Release Date: June 12, 2000 This content is archived.
SEATTLE -- Men who develop testicular cancer father fewer children and are more likely to have been diagnosed with infertility prior to their cancer diagnosis than healthy controls, a University at Buffalo study has found.
The research results, presented here today (June 12, 2000) at the annual meeting of the Society for Epidemiologic Research, contradict earlier findings that showed no relationship between a man's fertility and an eventual diagnosis of testicular cancer.
In this current study, men with an eventual diagnosis of testicular cancer were found to be two-thirds less likely to have ever fathered a live infant, and to be nine times more likely to have been diagnosed as infertile than healthy men.
Julie Baker, a doctoral student in the UB Department of Social and Preventive Medicine and lead author on both studies, said the new results reflect a larger number of cases from a state-wide, rather than regional, database. The previous study was done at Roswell Park Cancer Institute (RPCI) in Buffalo, a regional cancer center that treats some of the area's sickest patients and may not represent the experiences of men with less-aggressive cancers or men in the general population, she said. The current study involved cancer cases identified through the New York State Cancer Registry.
It also used healthy men as controls, while the previous study used men who had other types of non-hormonal cancers. "We had no reason to believe that fertility would be affected in men with non-hormonal cancers," Baker said, "and we didn't see a difference between the two groups of men. There is always the possibility that both groups of men are impaired in the same way, probably either because of the pathology of their diseases or something about men that end up being treated at RPCI. However, we don't know enough about how fertility relates to subsequent cancer to be able to explain why the groups were so similar.

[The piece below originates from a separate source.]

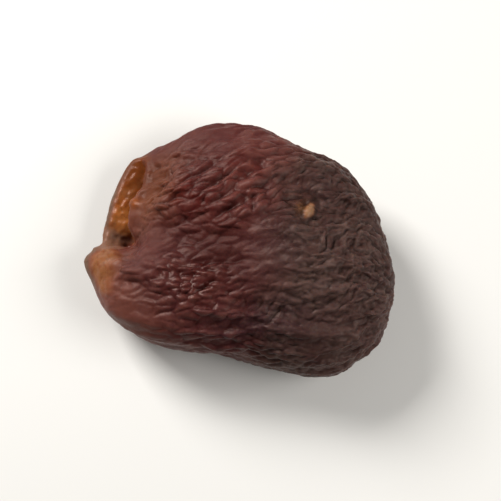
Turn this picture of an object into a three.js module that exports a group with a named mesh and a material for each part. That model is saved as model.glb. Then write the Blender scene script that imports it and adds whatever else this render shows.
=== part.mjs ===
/**
 * A dried apricot, whole and pitted, lying on its broad side.
 *
 * The fruit is one solid. Its leathery skin is one surface that starts at the blossom scar, swells over the
 * broad body, comes together in two lips at the stem end, and turns in there to line the flat pocket that the
 * stone was squeezed out of. Dents, folds and lengthwise wrinkles are raised from that surface by formulas.
 *
 * Millimetres, +Z up. +X runs from the stem end's mouth to the blossom end, and the fruit rests on a small flat
 * spot at z = 0. The origin is the middle of its bounding box, at the bottom.
 */
import * as THREE from "three";

const { smoothstep, clamp, lerp, degToRad, seededRandom } = THREE.MathUtils;

// ---- Driving dimensions ----
const LENGTH = 37.6; // lips to blossom end
const WIDTH = 29.8; // across the broad side
const THICKNESS = 13.4; // before it is pressed flat below
const MOUTH_WIDTH = 13; // the slit that the stone came out of
const POCKET_DEPTH = 6.5; // what is still open of the stone's place
const POCKET_GAP = 0.9; // between its upper and lower lining
const POCKET_WIDTH_SHARE = 0.9; // its width at the lips, of the mouth's width
const LIP_ROUNDING = 0.8; // how far a lip bulges past its skin's last ring
const CORNER_ROUNDING = 0.1; // of that, at the mouth's corners
const UNDER_LIP_OUT = 1.3; // the under lip reaches past the skin's plain end
const UPPER_LIP_BACK = 1.9; // the upper lip stops short of it, and bares the under lip's lining
const LIP_TEAR = 1.9; // how far the upper lip is torn back beside the drawn-out corner
const LIP_PINCH = 0.42; // how much thinner the body gets in the last few millimetres before the lips
const UNDER_PINCH_SHARE = 0.5; // of that on the underside
const TEAR_Y = -4.9;
const HOLLOW = { x: -14.9, y: -4.6, reach: 1.3, depth: 1.1 }; // a pit inside the under lip, at the tear
const NOTCH_Y = -6; // where the under lip ends beside the drawn-out corner
const NOTCH_DEPTH = 0.7;
const BEAK = { y: -8.5, out: 1.2, wide: 1.9, high: 2.4 }; // the drawn-out corner of skin beside the mouth
const FOLD_SPACING = 5.5; // the coarse folds, from ridge to ridge
const FOLD_HEIGHT = 0.6; // from groove to crest
const WRINKLE_SPACING = 2.3;
const WRINKLE_HEIGHT = 0.6;
const WRINKLE_SLANT = 22; // degrees that they turn away from the length, about the skin's outward direction
const SEAM_DEPTH = 0.45; // the suture of the fruit, along one rim
const SCAR_DEPTH = 0.4; // the blossom scar
const SCAR_REACH = 0.1; // of it, as a share of half the width
const FLAT_SPOT_DEPTH = 0.65; // how far the underside is pressed flat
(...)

"In the current study, all men in Upstate New York who were diagnosed with testicular cancer over a three-year period were eligible for the study, so the men we interviewed probably are more representative of men with this diagnosis. Also, the use of healthy neighborhood controls may make the experiences of the comparison group more similar to those of men in the general population. Together, this should give us a better picture of whether the groups have similar fertility histories."
Testicular cancer is rare in the United States, accounting for only 1 percent of cancers in males. However, it is the most common cancer of young white men between the ages of 20 and 34, and the second-most common among men 15-19 and 35-39 years old, according to National Institutes of Health statistics. Lance Armstrong, who won the Tour de France in 1999 after surviving testicular cancer that had spread to his lungs and brain, brought the disease into the public arena recently with his story of recovery and victory.
Baker's study involved 201 cancer patients and 204 healthy controls matched on age and neighborhood of residence. Analyzing medical, dietary, occupational, demographic and reproductive information from both groups, Baker found that men with testicular cancer were less likely to have fathered a live-born infant, and had significantly fewer offspring than the healthy men. This result held when the analysis was restricted to only men who had attempted to impregnate a partner.
Men with testicular cancer also were significantly more likely to have had an infertility diagnosis or low-sperm count prior to developing cancer.
Cancer of this type is strongly associated with a condition called cryptorchidism, or undescended testes at birth, Baker noted, and researchers suspect that the development of this cancer is related to events that occur in the womb.
"We had been thinking that these men were normal until they developed tumors and then they got sick," she said. "Now we think they have been sick all along. The next step is to backtrack to find the causal agent."
Also participating in this research were Germaine M. Buck, Ph.D.; John M. Weiner, Ph.D., and John E. Vena, Ph.D., all of the UB Department of Social and Preventive Medicine, and Kirsten B. Moysich, Ph.D., of Roswell Park Cancer Institute.